** BEGIN Data for this exercise **

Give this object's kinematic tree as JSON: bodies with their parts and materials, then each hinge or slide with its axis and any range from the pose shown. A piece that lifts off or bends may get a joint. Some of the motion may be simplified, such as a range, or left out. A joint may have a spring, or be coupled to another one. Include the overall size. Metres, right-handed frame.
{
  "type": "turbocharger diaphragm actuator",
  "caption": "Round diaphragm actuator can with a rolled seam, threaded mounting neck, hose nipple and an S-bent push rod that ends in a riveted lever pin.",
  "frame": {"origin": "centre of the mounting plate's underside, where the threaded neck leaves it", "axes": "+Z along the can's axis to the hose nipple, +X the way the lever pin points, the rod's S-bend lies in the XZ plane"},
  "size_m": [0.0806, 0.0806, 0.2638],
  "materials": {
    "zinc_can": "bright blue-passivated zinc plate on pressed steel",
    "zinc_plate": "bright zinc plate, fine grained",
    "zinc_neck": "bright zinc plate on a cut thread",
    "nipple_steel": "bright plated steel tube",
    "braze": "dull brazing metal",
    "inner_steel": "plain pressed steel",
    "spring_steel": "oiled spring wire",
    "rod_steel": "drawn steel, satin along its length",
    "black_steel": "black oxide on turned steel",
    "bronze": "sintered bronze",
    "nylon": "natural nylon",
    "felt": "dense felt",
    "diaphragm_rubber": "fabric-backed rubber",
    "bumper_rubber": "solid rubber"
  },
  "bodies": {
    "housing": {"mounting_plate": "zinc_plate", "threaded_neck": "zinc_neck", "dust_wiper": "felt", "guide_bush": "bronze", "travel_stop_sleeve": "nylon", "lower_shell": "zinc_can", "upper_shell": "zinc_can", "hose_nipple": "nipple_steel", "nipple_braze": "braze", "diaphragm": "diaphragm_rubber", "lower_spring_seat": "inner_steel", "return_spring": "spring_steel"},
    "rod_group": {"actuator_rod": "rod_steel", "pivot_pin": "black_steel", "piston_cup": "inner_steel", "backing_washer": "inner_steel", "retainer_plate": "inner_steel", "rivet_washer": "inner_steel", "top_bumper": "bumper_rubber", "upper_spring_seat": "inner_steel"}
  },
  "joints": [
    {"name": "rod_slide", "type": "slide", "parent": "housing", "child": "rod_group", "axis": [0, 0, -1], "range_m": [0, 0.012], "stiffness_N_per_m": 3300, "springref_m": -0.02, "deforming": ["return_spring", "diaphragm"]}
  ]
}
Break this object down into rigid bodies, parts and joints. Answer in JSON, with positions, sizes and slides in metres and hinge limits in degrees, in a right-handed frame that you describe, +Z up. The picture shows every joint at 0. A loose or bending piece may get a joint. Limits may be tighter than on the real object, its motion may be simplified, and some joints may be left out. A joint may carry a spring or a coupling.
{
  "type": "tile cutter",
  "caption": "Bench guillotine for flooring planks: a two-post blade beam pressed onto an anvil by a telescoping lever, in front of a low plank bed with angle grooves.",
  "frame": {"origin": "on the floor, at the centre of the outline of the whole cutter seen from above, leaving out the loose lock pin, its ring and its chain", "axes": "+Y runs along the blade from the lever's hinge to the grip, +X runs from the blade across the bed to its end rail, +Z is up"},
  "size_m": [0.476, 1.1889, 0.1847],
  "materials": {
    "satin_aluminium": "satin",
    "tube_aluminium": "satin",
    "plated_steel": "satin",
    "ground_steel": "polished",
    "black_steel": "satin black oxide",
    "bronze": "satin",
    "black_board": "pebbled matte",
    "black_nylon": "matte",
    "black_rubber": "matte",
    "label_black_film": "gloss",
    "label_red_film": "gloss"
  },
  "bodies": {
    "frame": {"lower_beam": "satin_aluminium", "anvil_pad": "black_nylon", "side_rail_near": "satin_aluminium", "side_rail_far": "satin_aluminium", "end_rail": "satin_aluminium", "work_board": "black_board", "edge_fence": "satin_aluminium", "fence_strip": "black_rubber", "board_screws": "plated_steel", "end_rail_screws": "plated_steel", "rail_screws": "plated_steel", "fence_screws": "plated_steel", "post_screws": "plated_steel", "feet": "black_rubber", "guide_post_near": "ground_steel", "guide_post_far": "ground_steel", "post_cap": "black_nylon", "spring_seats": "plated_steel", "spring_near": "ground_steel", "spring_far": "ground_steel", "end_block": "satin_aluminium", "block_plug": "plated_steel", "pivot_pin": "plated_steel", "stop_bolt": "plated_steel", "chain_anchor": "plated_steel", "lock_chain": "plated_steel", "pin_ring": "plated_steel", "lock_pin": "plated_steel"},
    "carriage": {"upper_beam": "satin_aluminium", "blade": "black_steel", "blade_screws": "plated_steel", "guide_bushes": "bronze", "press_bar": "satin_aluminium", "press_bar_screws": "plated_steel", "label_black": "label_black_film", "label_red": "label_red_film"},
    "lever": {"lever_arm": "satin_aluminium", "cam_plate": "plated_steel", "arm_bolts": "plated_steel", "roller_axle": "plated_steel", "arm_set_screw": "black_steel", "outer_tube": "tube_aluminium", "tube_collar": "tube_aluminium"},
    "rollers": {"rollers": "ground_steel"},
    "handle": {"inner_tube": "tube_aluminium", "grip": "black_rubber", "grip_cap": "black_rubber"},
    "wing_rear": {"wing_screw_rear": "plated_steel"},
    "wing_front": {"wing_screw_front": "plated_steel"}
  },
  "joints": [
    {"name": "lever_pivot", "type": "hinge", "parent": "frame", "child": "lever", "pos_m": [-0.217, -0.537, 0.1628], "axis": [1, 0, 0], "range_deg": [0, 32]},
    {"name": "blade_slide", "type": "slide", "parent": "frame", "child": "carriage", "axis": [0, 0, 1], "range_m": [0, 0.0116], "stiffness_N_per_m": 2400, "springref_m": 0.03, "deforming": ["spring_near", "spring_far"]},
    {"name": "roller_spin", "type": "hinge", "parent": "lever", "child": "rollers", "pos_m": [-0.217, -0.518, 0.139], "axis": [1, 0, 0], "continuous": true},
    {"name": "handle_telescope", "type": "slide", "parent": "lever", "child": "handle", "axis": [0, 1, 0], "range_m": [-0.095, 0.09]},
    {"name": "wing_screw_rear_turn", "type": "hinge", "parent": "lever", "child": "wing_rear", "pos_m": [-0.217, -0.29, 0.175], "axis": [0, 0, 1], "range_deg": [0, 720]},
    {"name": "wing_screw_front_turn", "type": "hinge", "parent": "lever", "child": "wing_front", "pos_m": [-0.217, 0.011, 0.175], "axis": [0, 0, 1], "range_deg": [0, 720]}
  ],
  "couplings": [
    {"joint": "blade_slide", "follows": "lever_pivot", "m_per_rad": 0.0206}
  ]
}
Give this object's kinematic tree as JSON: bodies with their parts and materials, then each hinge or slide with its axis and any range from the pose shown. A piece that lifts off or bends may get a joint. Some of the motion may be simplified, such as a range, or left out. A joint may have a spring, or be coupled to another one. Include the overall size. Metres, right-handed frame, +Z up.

** END Data for this exercise **

§ Exercise requirements
Write the material out again word for word.

§ The reply
Give this object's kinematic tree as JSON: bodies with their parts and materials, then each hinge or slide with its axis and any range from the pose shown. A piece that lifts off or bends may get a joint. Some of the motion may be simplified, such as a range, or left out. A joint may have a spring, or be coupled to another one. Include the overall size. Metres, right-handed frame.
{
  "type": "turbocharger diaphragm actuator",
  "caption": "Round diaphragm actuator can with a rolled seam, threaded mounting neck, hose nipple and an S-bent push rod that ends in a riveted lever pin.",
  "frame": {"origin": "centre of the mounting plate's underside, where the threaded neck leaves it", "axes": "+Z along the can's axis to the hose nipple, +X the way the lever pin points, the rod's S-bend lies in the XZ plane"},
  "size_m": [0.0806, 0.0806, 0.2638],
  "materials": {
    "zinc_can": "bright blue-passivated zinc plate on pressed steel",
    "zinc_plate": "bright zinc plate, fine grained",
    "zinc_neck": "bright zinc plate on a cut thread",
    "nipple_steel": "bright plated steel tube",
    "braze": "dull brazing metal",
    "inner_steel": "plain pressed steel",
    "spring_steel": "oiled spring wire",
    "rod_steel": "drawn steel, satin along its length",
    "black_steel": "black oxide on turned steel",
    "bronze": "sintered bronze",
    "nylon": "natural nylon",
    "felt": "dense felt",
    "diaphragm_rubber": "fabric-backed rubber",
    "bumper_rubber": "solid rubber"
  },
  "bodies": {
    "housing": {"mounting_plate": "zinc_plate", "threaded_neck": "zinc_neck", "dust_wiper": "felt", "guide_bush": "bronze", "travel_stop_sleeve": "nylon", "lower_shell": "zinc_can", "upper_shell": "zinc_can", "hose_nipple": "nipple_steel", "nipple_braze": "braze", "diaphragm": "diaphragm_rubber", "lower_spring_seat": "inner_steel", "return_spring": "spring_steel"},
    "rod_group": {"actuator_rod": "rod_steel", "pivot_pin": "black_steel", "piston_cup": "inner_steel", "backing_washer": "inner_steel", "retainer_plate": "inner_steel", "rivet_washer": "inner_steel", "top_bumper": "bumper_rubber", "upper_spring_seat": "inner_steel"}
  },
  "joints": [
    {"name": "rod_slide", "type": "slide", "parent": "housing", "child": "rod_group", "axis": [0, 0, -1], "range_m": [0, 0.012], "stiffness_N_per_m": 3300, "springref_m": -0.02, "deforming": ["return_spring", "diaphragm"]}
  ]
}
Break this object down into rigid bodies, parts and joints. Answer in JSON, with positions, sizes and slides in metres and hinge limits in degrees, in a right-handed frame that you describe, +Z up. The picture shows every joint at 0. A loose or bending piece may get a joint. Limits may be tighter than on the real object, its motion may be simplified, and some joints may be left out. A joint may carry a spring or a coupling.
{
  "type": "tile cutter",
  "caption": "Bench guillotine for flooring planks: a two-post blade beam pressed onto an anvil by a telescoping lever, in front of a low plank bed with angle grooves.",
  "frame": {"origin": "on the floor, at the centre of the outline of the whole cutter seen from above, leaving out the loose lock pin, its ring and its chain", "axes": "+Y runs along the blade from the lever's hinge to the grip, +X runs from the blade across the bed to its end rail, +Z is up"},
  "size_m": [0.476, 1.1889, 0.1847],
  "materials": {
    "satin_aluminium": "satin",
    "tube_aluminium": "satin",
    "plated_steel": "satin",
    "ground_steel": "polished",
    "black_steel": "satin black oxide",
    "bronze": "satin",
    "black_board": "pebbled matte",
    "black_nylon": "matte",
    "black_rubber": "matte",
    "label_black_film": "gloss",
    "label_red_film": "gloss"
  },
  "bodies": {
    "frame": {"lower_beam": "satin_aluminium", "anvil_pad": "black_nylon", "side_rail_near": "satin_aluminium", "side_rail_far": "satin_aluminium", "end_rail": "satin_aluminium", "work_board": "black_board", "edge_fence": "satin_aluminium", "fence_strip": "black_rubber", "board_screws": "plated_steel", "end_rail_screws": "plated_steel", "rail_screws": "plated_steel", "fence_screws": "plated_steel", "post_screws": "plated_steel", "feet": "black_rubber", "guide_post_near": "ground_steel", "guide_post_far": "ground_steel", "post_cap": "black_nylon", "spring_seats": "plated_steel", "spring_near": "ground_steel", "spring_far": "ground_steel", "end_block": "satin_aluminium", "block_plug": "plated_steel", "pivot_pin": "plated_steel", "stop_bolt": "plated_steel", "chain_anchor": "plated_steel", "lock_chain": "plated_steel", "pin_ring": "plated_steel", "lock_pin": "plated_steel"},
    "carriage": {"upper_beam": "satin_aluminium", "blade": "black_steel", "blade_screws": "plated_steel", "guide_bushes": "bronze", "press_bar": "satin_aluminium", "press_bar_screws": "plated_steel", "label_black": "label_black_film", "label_red": "label_red_film"},
    "lever": {"lever_arm": "satin_aluminium", "cam_plate": "plated_steel", "arm_bolts": "plated_steel", "roller_axle": "plated_steel", "arm_set_screw": "black_steel", "outer_tube": "tube_aluminium", "tube_collar": "tube_aluminium"},
    "rollers": {"rollers": "ground_steel"},
    "handle": {"inner_tube": "tube_aluminium", "grip": "black_rubber", "grip_cap": "black_rubber"},
    "wing_rear": {"wing_screw_rear": "plated_steel"},
    "wing_front": {"wing_screw_front": "plated_steel"}
  },
  "joints": [
    {"name": "lever_pivot", "type": "hinge", "parent": "frame", "child": "lever", "pos_m": [-0.217, -0.537, 0.1628], "axis": [1, 0, 0], "range_deg": [0, 32]},
    {"name": "blade_slide", "type": "slide", "parent": "frame", "child": "carriage", "axis": [0, 0, 1], "range_m": [0, 0.0116], "stiffness_N_per_m": 2400, "springref_m": 0.03, "deforming": ["spring_near", "spring_far"]},
    {"name": "roller_spin", "type": "hinge", "parent": "lever", "child": "rollers", "pos_m": [-0.217, -0.518, 0.139], "axis": [1, 0, 0], "continuous": true},
    {"name": "handle_telescope", "type": "slide", "parent": "lever", "child": "handle", "axis": [0, 1, 0], "range_m": [-0.095, 0.09]},
    {"name": "wing_screw_rear_turn", "type": "hinge", "parent": "lever", "child": "wing_rear", "pos_m": [-0.217, -0.29, 0.175], "axis": [0, 0, 1], "range_deg": [0, 720]},
    {"name": "wing_screw_front_turn", "type": "hinge", "parent": "lever", "child": "wing_front", "pos_m": [-0.217, 0.011, 0.175], "axis": [0, 0, 1], "range_deg": [0, 720]}
  ],
  "couplings": [
    {"joint": "blade_slide", "follows": "lever_pivot", "m_per_rad": 0.0206}
  ]
}
Give this object's kinematic tree as JSON: bodies with their parts and materials, then each hinge or slide with its axis and any range from the pose shown. A piece that lifts off or bends may get a joint. Some of the motion may be simplified, such as a range, or left out. A joint may have a spring, or be coupled to another one. Include the overall size. Metres, right-handed frame, +Z up.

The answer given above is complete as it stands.